--- WORK TO BE COMPLETED ---
From the listing below, pick out each line with the word "bending".
>>>>>
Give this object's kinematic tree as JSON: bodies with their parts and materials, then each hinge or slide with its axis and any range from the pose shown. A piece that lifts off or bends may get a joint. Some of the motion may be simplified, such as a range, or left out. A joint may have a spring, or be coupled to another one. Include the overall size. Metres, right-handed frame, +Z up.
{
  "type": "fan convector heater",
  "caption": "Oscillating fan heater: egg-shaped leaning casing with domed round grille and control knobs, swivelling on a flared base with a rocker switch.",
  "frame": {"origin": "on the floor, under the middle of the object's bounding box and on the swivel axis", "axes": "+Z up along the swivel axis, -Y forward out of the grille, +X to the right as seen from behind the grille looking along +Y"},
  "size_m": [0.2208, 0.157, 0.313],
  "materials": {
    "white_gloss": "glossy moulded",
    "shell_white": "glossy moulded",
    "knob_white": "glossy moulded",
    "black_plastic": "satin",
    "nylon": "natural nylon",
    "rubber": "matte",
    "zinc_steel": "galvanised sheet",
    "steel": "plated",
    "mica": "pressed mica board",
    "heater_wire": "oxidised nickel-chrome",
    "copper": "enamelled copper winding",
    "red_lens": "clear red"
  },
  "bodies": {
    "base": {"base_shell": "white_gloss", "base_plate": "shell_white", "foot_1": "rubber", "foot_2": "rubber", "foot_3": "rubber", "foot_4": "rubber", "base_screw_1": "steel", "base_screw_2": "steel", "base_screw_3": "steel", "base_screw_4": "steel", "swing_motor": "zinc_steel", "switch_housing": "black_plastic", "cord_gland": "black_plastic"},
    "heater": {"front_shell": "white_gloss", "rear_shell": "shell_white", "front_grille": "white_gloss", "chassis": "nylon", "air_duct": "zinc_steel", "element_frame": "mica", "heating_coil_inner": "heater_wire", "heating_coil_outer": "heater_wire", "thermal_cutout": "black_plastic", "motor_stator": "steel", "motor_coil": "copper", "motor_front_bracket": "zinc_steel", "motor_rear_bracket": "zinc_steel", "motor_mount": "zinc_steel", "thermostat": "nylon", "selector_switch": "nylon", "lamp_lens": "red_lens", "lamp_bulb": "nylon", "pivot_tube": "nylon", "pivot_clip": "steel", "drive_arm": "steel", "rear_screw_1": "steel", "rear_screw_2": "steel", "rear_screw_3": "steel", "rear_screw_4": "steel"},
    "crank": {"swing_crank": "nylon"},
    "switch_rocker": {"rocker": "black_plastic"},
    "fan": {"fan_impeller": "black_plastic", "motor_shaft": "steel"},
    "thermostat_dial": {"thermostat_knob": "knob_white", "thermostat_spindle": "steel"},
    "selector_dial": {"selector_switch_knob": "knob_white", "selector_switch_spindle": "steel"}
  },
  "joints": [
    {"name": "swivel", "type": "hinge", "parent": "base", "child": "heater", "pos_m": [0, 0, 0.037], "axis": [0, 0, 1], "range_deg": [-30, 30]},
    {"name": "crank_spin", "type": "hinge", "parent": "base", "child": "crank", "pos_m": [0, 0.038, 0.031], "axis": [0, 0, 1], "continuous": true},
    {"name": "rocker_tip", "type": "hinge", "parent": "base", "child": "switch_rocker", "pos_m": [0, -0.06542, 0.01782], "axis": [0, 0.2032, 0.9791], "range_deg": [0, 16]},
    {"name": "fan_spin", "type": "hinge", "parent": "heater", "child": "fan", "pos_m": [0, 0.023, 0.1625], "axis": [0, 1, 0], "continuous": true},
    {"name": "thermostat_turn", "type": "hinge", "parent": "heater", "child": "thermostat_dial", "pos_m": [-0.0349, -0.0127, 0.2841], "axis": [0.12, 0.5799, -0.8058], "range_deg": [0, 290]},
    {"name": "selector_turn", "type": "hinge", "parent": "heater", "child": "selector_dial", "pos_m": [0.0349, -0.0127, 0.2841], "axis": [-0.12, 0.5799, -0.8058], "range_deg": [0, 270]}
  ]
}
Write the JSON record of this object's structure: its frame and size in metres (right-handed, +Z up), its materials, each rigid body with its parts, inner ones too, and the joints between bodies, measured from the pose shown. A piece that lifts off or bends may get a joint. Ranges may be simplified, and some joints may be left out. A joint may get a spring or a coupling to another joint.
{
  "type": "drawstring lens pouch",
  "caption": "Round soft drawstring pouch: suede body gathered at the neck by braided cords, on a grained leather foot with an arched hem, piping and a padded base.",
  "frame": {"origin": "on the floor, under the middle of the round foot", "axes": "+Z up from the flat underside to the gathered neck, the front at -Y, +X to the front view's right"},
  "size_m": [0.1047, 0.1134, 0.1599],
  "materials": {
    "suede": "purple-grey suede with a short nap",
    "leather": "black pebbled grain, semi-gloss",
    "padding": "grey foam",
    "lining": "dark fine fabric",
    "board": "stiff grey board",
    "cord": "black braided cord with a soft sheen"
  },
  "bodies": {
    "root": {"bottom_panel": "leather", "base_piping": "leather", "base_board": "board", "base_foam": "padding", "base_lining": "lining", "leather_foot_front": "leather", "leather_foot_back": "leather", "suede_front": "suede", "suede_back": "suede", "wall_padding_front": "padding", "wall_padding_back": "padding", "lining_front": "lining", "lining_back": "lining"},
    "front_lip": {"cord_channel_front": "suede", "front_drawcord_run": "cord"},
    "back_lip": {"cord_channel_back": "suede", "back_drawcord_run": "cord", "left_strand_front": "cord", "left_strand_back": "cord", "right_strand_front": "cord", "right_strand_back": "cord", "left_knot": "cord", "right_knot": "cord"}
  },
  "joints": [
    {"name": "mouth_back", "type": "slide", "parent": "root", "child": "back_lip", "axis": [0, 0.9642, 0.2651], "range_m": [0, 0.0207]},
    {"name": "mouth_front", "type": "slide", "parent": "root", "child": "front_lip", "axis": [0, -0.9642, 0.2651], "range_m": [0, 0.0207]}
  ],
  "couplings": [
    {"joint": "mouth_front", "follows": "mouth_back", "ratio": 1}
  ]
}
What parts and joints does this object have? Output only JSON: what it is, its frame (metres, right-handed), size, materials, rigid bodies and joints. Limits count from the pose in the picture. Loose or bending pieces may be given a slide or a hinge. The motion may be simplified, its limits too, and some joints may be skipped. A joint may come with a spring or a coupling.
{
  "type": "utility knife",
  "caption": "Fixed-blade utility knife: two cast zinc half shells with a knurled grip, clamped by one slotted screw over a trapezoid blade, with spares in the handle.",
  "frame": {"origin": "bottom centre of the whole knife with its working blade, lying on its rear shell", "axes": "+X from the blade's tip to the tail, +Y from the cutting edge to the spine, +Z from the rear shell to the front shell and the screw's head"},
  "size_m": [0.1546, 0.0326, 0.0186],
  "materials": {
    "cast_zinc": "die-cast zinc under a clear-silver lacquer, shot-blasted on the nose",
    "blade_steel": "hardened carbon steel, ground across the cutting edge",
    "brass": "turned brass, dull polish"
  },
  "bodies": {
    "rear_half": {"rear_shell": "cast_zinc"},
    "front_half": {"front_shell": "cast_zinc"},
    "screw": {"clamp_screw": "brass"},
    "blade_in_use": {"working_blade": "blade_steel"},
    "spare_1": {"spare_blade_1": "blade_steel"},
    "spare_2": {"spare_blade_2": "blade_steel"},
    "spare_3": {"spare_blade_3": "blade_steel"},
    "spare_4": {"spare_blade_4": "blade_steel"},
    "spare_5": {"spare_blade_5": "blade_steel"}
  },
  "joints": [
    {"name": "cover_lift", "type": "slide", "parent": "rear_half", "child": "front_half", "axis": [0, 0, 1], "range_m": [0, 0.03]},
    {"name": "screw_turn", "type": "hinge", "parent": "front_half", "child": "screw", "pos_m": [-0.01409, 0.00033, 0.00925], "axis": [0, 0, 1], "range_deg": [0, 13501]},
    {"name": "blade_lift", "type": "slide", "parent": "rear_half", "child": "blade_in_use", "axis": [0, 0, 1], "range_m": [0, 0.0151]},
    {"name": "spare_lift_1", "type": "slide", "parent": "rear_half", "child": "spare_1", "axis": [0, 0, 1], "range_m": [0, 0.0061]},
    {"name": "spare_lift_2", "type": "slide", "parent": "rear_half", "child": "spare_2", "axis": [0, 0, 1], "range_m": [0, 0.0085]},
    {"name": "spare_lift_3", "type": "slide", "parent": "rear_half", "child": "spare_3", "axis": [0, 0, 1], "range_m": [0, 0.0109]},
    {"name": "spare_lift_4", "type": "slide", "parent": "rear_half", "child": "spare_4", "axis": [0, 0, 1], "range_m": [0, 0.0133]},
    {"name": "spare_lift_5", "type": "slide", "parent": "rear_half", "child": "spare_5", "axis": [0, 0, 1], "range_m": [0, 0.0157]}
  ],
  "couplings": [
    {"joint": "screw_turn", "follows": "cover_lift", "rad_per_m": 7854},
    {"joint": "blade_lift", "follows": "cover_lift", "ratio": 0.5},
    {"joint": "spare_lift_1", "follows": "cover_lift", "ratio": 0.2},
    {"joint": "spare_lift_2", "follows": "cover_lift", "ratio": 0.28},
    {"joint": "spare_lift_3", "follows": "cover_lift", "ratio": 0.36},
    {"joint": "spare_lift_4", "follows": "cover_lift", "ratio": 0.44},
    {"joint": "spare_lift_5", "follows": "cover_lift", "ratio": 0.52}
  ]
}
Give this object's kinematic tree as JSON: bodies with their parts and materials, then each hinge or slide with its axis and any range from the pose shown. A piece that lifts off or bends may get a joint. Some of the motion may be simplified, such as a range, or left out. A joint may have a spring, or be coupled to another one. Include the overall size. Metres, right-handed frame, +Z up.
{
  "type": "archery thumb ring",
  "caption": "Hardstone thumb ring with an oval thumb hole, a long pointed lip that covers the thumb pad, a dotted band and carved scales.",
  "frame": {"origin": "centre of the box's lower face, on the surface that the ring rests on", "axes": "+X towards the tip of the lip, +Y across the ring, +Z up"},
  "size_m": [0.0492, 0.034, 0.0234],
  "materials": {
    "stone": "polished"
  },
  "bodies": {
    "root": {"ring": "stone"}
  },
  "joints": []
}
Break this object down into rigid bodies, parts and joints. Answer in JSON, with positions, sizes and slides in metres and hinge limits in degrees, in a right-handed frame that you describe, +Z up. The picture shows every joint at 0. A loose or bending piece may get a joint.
<<<<<
--- PROBLEM SOLUTION ---
What parts and joints does this object have? Output only JSON: what it is, its frame (metres, right-handed), size, materials, rigid bodies and joints. Limits count from the pose in the picture. Loose or bending pieces may be given a slide or a hinge. The motion may be simplified, its limits too, and some joints may be skipped. A joint may come with a spring or a coupling.
Break this object down into rigid bodies, parts and joints. Answer in JSON, with positions, sizes and slides in metres and hinge limits in degrees, in a right-handed frame that you describe, +Z up. The picture shows every joint at 0. A loose or bending piece may get a joint.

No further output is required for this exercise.